The international association of Academics Stand Against Poverty has come out in favor of the growing movement of universities divesting from fossil fuel investments. The news comes on the heels of several big divestment announcements, including Syracuse University’s decision to prohibit direct investment in coal mining and other fossil fuel companies.
However, despite the growing consensus amongst international education institutions, one big-name university has recently won its way free of legal entanglements. The Harvard Corporation, the governing body behind Harvard University, was recently granted its motion to dismiss a lawsuit filed by Harvard students intended to “compel the Harvard Corporation to divest from fossil fuel companies.” The announcement was made on March 23rd by the Suffolk Superior Court, however the “student plaintiffs said they plan to appeal the decision, and expect a higher court to rehear their case in the coming months.”
Across the pond, the campaign to pressure Oxford University to divest from fossil fuels remains in limbo, awaiting the next Oxford University Council Meeting.
Regardless of the lack of movement at these two prestigious institutions, the Academics Stand Against Poverty’s (ASAP) belief that there is a “growing movement to divest university endowments from fossil fuel companies” is backed by numerous and regular announcements.
On March 31, Syracuse University announced that it is formalizing “its commitment to prohibit direct investment of endowment funds in coal mining and other fossil fuel companies” after University officials met with members of Divest SU, a student-based group aiming to pressure its school to divest from investments in the fossil fuel industry.

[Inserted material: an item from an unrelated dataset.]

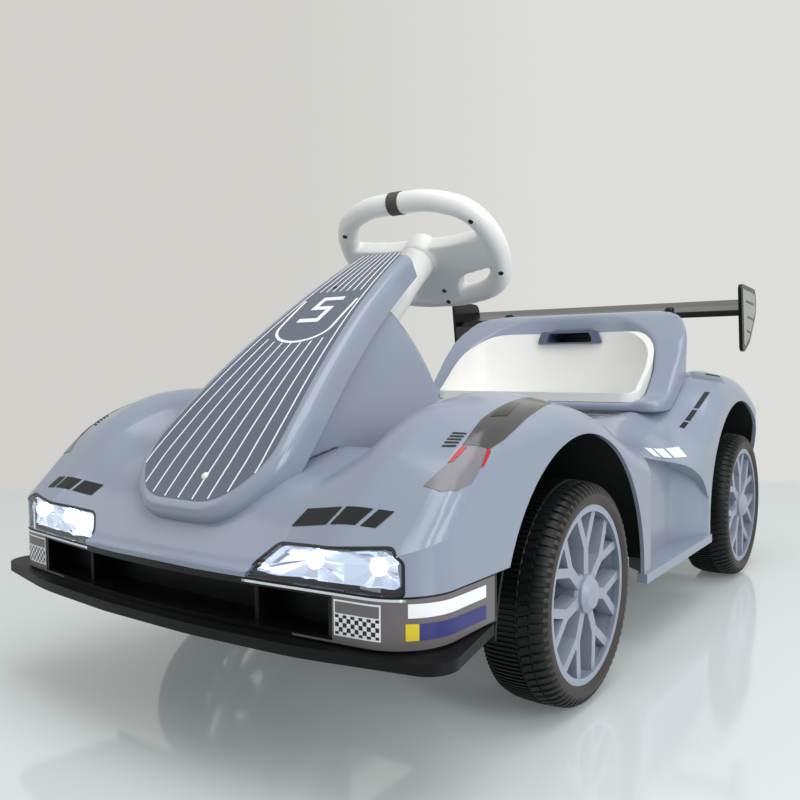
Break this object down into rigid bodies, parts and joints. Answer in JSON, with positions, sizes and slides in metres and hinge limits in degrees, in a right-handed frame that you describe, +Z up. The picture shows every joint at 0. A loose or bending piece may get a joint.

“It is heartening to see our students fully engaged on this important issue,” says Bea González, dean of University College and special assistant to the Chancellor, in the wake of the decision. “We have already had productive dialogue on divestment, and this step underscores our mutual commitment to acting in a way that supports the best interests of the University, our students and the world.”
Such widespread recognition and public pressure is why numerous groups are jumping on the proverbial divestment bandwagon. Specifically, the Academics Stand Against Poverty announced its own support of university divestment programs, applauding “the recent divestment commitments made by Stanford University, the New School, University of Glasgow, Syracuse University, and 23 other universities in the United States, Europe, and elsewhere” — which CleanTechnica has covered for some years now.
Concluding its public statement, which presents both a financial and moral argument for fossil fuel divestment, ASAP states that they “believe that institutions of higher education have a special duty to take this stand.”
As academics, we are in the privileged position to understand the risks posed by climate change and to make powerful statements in support of action. We support the student-led divestment campaigns at universities around the world. We support the recent decision by the United Nations – and UN General Secretary Ban-Ki Moon – to back the divestment movement. We support the cities of Seattle, Portland, Bristol, Oxford, and nearly 50 others in their decision to divest from fossil fuels, as well as the 30 foundations and nearly 100 religious organizations that have done the same. And we support The Guardian’s campaign to ask the Gates Foundation and the Wellcome Trust to divest, recognizing that investments in fossil fuels are inimical to their efforts to advance global development and health.
In the words of Desmond Tutu: “We can no longer continue feeding our addiction to fossil fuels as if there were no tomorrow, or there will be no tomorrow.”